After applying the pruning algorithm, the snapshot table would look something like this:

Snapshot	User	System	Time	Rate	Base	Exponent
3	42	314	1001	1	3	1

Pruned snapshots cover Rate*Base^Exponent seconds, with a Timestamp in the center of that range, and contain an average of all the snapshots they were generated from.

Properties of Pruning

Lazy Evaluation, only requiring two snapshots at a time to be in memory
Pruning the same data twice yields the same result
Pruning the result of a prune yields the same result
Two element merging satisfies associative, commutative, and identity properties
Expects sorted data in descending time order.
- This means data should be queried from the database youngest to oldest

Metrics Monitoring

Using psutil

Python’s psutil is a mature, well supported, cross-platform library that provides system information and statistics. Statistic availability is not the same across all platforms, for instance temperatures are only available in Linux and FreeBSD, and fan speeds only in Linux and MacOS. Our ORM is resilient to missing data, since snapshots are composed of entries from many snapshot type tables. A missing entry simply means the query returns no items, and presentation of that fact can be made clear to users on the front end with a message like “No Data.”

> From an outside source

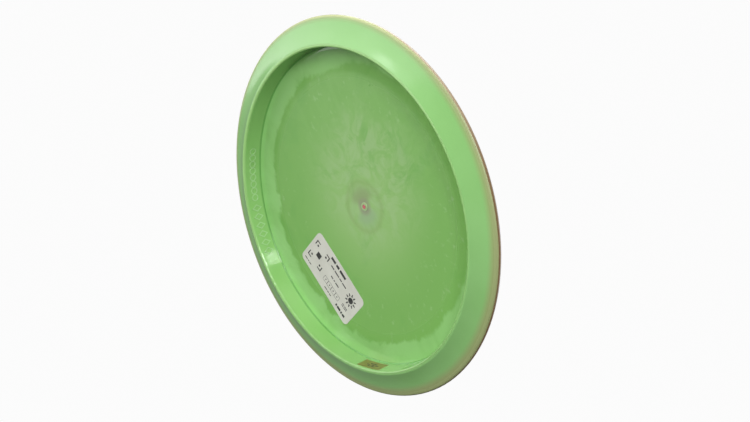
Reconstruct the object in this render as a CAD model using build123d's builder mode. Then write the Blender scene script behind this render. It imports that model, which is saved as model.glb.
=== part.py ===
from build123d import *

import os
from math import atan2, cos, degrees, radians, sin, tan

# A golf disc of the fairway driver kind, lying on the lip of its rim with the flight plate up.
# The origin is the centre of the ring that it rests on, and +Z is the axis that it spins about.
# The disc is one moulding: rim and flight plate meet face to face at the seam radius.
# All sizes are in millimetres and all angles in degrees.

os.makedirs("parts", exist_ok=True)

# Whole disc
disc_radius = 105.5
rim_depth = 10.8            # from the lip up to the flight plate's underside at the wall
plate_thickness = 2.3

# Rim section
lip_inner_radius = 89.5     # lip corners, before they are rounded
lip_outer_radius = 91.5
lip_inner_round = 0.9
lip_outer_round = 1.2
wall_top_radius = 88.9
wall_top_round = 0.6
seam_radius = 87.0
nose_height = 7.1           # the parting line of the mould runs round the nose at this height
nose_round = 1.65
wing_slope_at_nose = 14.0   # the underside of the wing is hollow, so it is steeper at the lip
crown_slope_at_nose = 26.0

# Injection gate, a trimmed stub inside a low ring, under the middle of the plate
gate_ring_radius = 2.3
gate_ring_bore = 1.65
gate_stub_radius = 1.2
gate_ring_drop = 0.35
gate_stub_drop = 0.5
gate_root = 0.4

# Raised marks in a row along the inner wall, read from inside with the plate above
mark_height = 5.5           # above the lip
mark_raise = 0.3
small_mark_count = 8
small_mark_first = 124.7
small_mark_pitch = 2.6
small_mark_radius = 2.1
small_mark_stroke = 0.55
large_mark_count = 6
large_mark_first = 102.4
large_mark_pitch = 3.35
large_mark_half_width = 2.2
large_mark_half_height = 3.4
large_mark_bore_half_width = 1.45
large_mark_bore_half_height = 2.25

# Paper label stuck under the flight plate
label_length = 50.0
label_width = 25.0
label_corner = 3.0
label_thickness = 0.12
label_centre = (33.1, 46.4)
label_turn = -23.0

# Foil stock sticker on the inner wall
sticker_start = 11.7
sticker_arc = 11.6
sticker_low = 1.5
sticker_high = 9.0
sticker_thickness = 0.08

# Hot-stamped foil on top of the flight plate
stamp_thickness = 0.05
stamp_ring_radii = (56.0, 52.0, 19.0)   # from the outside in
stamp_ring_width = 1.0
stamp_ray_count = 24
stamp_ray_inner = 24.0
stamp_ray_outer = 47.0
stamp_ray_root = 1.0
stamp_ray_tip = 3.4
stamp_hub_radius = 11.0
stamp_hub_sides = 6

# Heights and places that follow from those
nose_centre_radius = disc_radius - nose_round
seam_top = rim_depth + plate_thickness
nose_top_radius = nose_centre_radius + nose_round * sin(radians(crown_slope_at_nose))
nose_top_height = nose_height + nose_round * cos(radians(crown_slope_at_nose))
crown_chord_slope = degrees(atan2(seam_top - nose_top_height, nose_top_radius - seam_radius))
seam_slope = 2 * crown_chord_slope - crown_slope_at_nose
dome_rise = seam_radius * tan(radians(seam_slope / 2))
plate_ceiling = rim_depth + dome_rise
wall_draft = degrees(atan2(lip_inner_radius - wall_top_radius, rim_depth))


def wall_radius(height):
    """Radius of the drafted inner wall at a height above the lip."""
    return lip_inner_radius - height * tan(radians(wall_draft))


def upright_plane(angle):
    """Plane through the spin axis: x runs outwards at the angle, y runs up."""
    outwards = Vector(cos(radians(angle)), sin(radians(angle)), 0)
    return Plane(origin=(0, 0, 0), x_dir=outwards, z_dir=outwards.cross(Vector(0, 0, 1)))


def wall_plane(angle, height):
    """Plane on the inner wall: x runs round the wall, y runs up it, z points into the cavity."""
    along = Vector(sin(radians(angle)), -cos(radians(angle)), 0)
    inwards = Vector(-cos(radians(angle)), -sin(radians(angle)), -tan(radians(wall_draft)))
    radius = wall_radius(height)
    origin = (radius * cos(radians(angle)), radius * sin(radians(angle)), height)
    return Plane(origin=origin, x_dir=along, z_dir=inwards)


def corner(sketch, point):
    """The vertex of a sketch nearest to a point."""
    return sketch.vertices().sort_by_distance(point)[0]


def lozenge_corners(half_width, half_height):
    """Corners of a four-sided figure that stands on its point."""
    return (half_width, 0), (0, half_height), (-half_width, 0), (0, -half_height)


def dome_skin(edge_height, thickness):
    """A round skin of even thickness, domed like the flight plate, with its edge at the seam radius."""
    with BuildPart() as skin:
        with BuildSketch(Plane.XZ):
            with BuildLine():
                TangentArc((0, edge_height + dome_rise), (seam_radius, edge_height), tangent=(1, 0))
                Line((seam_radius, edge_height), (seam_radius, edge_height + thickness))
                TangentArc(
                    (0, edge_height + dome_rise + thickness),
                    (seam_radius, edge_height + thickness),
                    tangent=(1, 0),
                )
                Line((0, edge_height + dome_rise), (0, edge_height + dome_rise + thickness))
            make_face()
        revolve(axis=Axis.Z)
    return skin.part


# Rim: lip, hollow wing, round nose, crown and inner wall
with BuildPart() as rim:
    with BuildSketch(Plane.XZ) as rim_section:
        with BuildLine():
            nose = CenterArc(
                (nose_centre_radius, nose_height),
                nose_round,
                wing_slope_at_nose - 90,
                180 - wing_slope_at_nose - crown_slope_at_nose,
            )
            TangentArc(nose @ 0, (lip_outer_radius, 0), tangent=-(nose % 0))
            Polyline(
                (lip_outer_radius, 0),
                (lip_inner_radius, 0),
                (wall_top_radius, rim_depth),
                (seam_radius, rim_depth),
                (seam_radius, seam_top),
            )
            TangentArc(nose @ 1, (seam_radius, seam_top), tangent=nose % 1)
        make_face()
        fillet(corner(rim_section, (wall_top_radius, rim_depth)), wall_top_round)
        fillet(corner(rim_section, (lip_inner_radius, 0)), lip_inner_round)
        fillet(corner(rim_section, (lip_outer_radius, 0)), lip_outer_round)
    revolve(axis=Axis.Z)

    for index in range(small_mark_count):
        with BuildSketch(wall_plane(small_mark_first - index * small_mark_pitch, mark_height)):
            Circle(small_mark_radius)
            Circle(small_mark_radius - small_mark_stroke, mode=Mode.SUBTRACT)
        extrude(amount=mark_raise, both=True)

    for index in range(large_mark_count):
        with BuildSketch(wall_plane(large_mark_first - index * large_mark_pitch, mark_height)):
            Polygon(*lozenge_corners(large_mark_half_width, large_mark_half_height))
            Polygon(
                *lozenge_corners(large_mark_bore_half_width, large_mark_bore_half_height),
                mode=Mode.SUBTRACT,
            )
        extrude(amount=mark_raise, both=True)

# Flight plate: a shallow dome of even thickness, with the gate under its middle
plate_dome = dome_skin(rim_depth, plate_thickness)
with BuildPart() as flight_plate:
    add(plate_dome)

    with BuildSketch(Plane.XY.offset(plate_ceiling + gate_root)):
        Circle(gate_ring_radius)
        Circle(gate_ring_bore, mode=Mode.SUBTRACT)
    extrude(amount=-(gate_root + gate_ring_drop))

    with BuildSketch(Plane.XY.offset(plate_ceiling + gate_root)):
        Circle(gate_stub_radius)
    extrude(amount=-(gate_root + gate_stub_drop))

# Label: paper that follows the plate's underside
paper_dome = dome_skin(rim_depth - label_thickness, label_thickness)
with BuildPart() as spec_label:
    add(paper_dome)

    with BuildSketch(Plane.XY):
        with Locations(Location((*label_centre, 0), (0, 0, label_turn))):
            RectangleRounded(label_length, label_width, label_corner)
    extrude(amount=seam_top + dome_rise, mode=Mode.INTERSECT)

# Sticker: a strip of foil bent round the inner wall
with BuildPart() as stock_sticker:
    with BuildSketch(upright_plane(sticker_start)):
        with BuildLine():
            Polyline(
                (wall_radius(sticker_low), sticker_low),
                (wall_radius(sticker_high), sticker_high),
                (wall_radius(sticker_high) - sticker_thickness, sticker_high),
                (wall_radius(sticker_low) - sticker_thickness, sticker_low),
                close=True,
            )
        make_face()
    revolve(axis=Axis.Z, revolution_arc=sticker_arc)

# Stamp: rings, rays and a six-sided hub of foil that follow the top of the dome
foil_dome = dome_skin(seam_top, stamp_thickness)
with BuildPart() as top_stamp:
    add(foil_dome)

    with BuildSketch(Plane.XY.offset(rim_depth)):
        for radius in stamp_ring_radii:
            Circle(radius)
            Circle(radius - stamp_ring_width, mode=Mode.SUBTRACT)
        with PolarLocations(0, stamp_ray_count):
            Polygon(
                (stamp_ray_inner, -stamp_ray_root / 2),
                (stamp_ray_outer, -stamp_ray_tip / 2),
                (stamp_ray_outer, stamp_ray_tip / 2),
                (stamp_ray_inner, stamp_ray_root / 2),
                align=None,
            )
        RegularPolygon(stamp_hub_radius, stamp_hub_sides)
    extrude(amount=seam_top + dome_rise, mode=Mode.INTERSECT)

pieces = {
    "rim": rim,
    "flight_plate": flight_plate,
    "spec_label": spec_label,
    "stock_sticker": stock_sticker,
    "top_stamp": top_stamp,
}
for name, piece in pieces.items():
    piece.part.label = name
    export_step(piece.part, f"parts/{name}.step")
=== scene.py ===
from math import cos, radians, sin, tau

import bmesh
import bpy
from mathutils import Matrix, Quaternion, Vector


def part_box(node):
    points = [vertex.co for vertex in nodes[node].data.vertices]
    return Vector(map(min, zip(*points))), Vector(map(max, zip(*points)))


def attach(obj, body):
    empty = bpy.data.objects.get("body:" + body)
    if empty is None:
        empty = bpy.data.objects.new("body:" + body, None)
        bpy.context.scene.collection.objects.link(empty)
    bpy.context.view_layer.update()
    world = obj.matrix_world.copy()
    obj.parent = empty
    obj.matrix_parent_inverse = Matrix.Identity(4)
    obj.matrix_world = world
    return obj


# Looks for the flying disc: materials on the CAD nodes, the print on its label and sticker,
# and a stage with a camera under the disc. Everything is in metres, in the frame of the CAD.
# The patterns below are worked out in millimetres, which MM turns into metres.

MM = 0.001

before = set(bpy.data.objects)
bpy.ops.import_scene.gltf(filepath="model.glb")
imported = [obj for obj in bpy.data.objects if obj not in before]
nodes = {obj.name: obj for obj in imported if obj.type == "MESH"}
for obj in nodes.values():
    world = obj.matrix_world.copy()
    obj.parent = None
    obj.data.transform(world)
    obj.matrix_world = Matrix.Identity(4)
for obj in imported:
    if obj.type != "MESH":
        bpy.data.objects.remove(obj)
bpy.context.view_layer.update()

# Places on the disc, in millimetres
plate_radius = 87.0
wall_radius = 88.9
lip_radius = 89.5
nose_height = 7.1
nose_round = 1.65
rim_depth = 10.8
wall_slope = (lip_radius - wall_radius) / rim_depth
dome_rise = 2.15
plate_thickness = 2.3

# Label, in millimetres: x runs along the reading direction and y runs down the label
label_length = 50.0
label_width = 25.0
label_turn = -23.0
print_height = 0.03
print_root = 0.02
probe_gap = 5.0             # from the start of a ray to the surface that it looks for

# Sticker on the inner wall
sticker_low = 1.5
sticker_high = 9.0

# Camera: under the disc, looking up at it, with the picture turned
camera_distance = 0.760
camera_below = 39.18        # degrees
camera_roll = 71.97         # degrees
camera_lens = 67.86
camera_aim = Vector((0.0040, -0.0093, 0.0114))

# Stage, in metres
floor_radius = 2.0
floor_fade_start = 0.30
floor_fade_end = 1.20
floor_colour = (0.86, 0.86, 0.86, 1.0)
backdrop_colour = (0.97, 0.97, 0.97, 1.0)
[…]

In the future, extensions can be implemented to cover statistics across more platforms by having fallback routines, or contributing back to psutil.

Using Open Hardware Monitor

Using the pythonnet module and the API provided by Open Hardware Monitor statistics such as temperatures and fan speeds can be retreived. It supports Windows 7/8/10 and all x86 Linux installations. Support for these statistics represents additional development effort and user setup time due to external dependencies.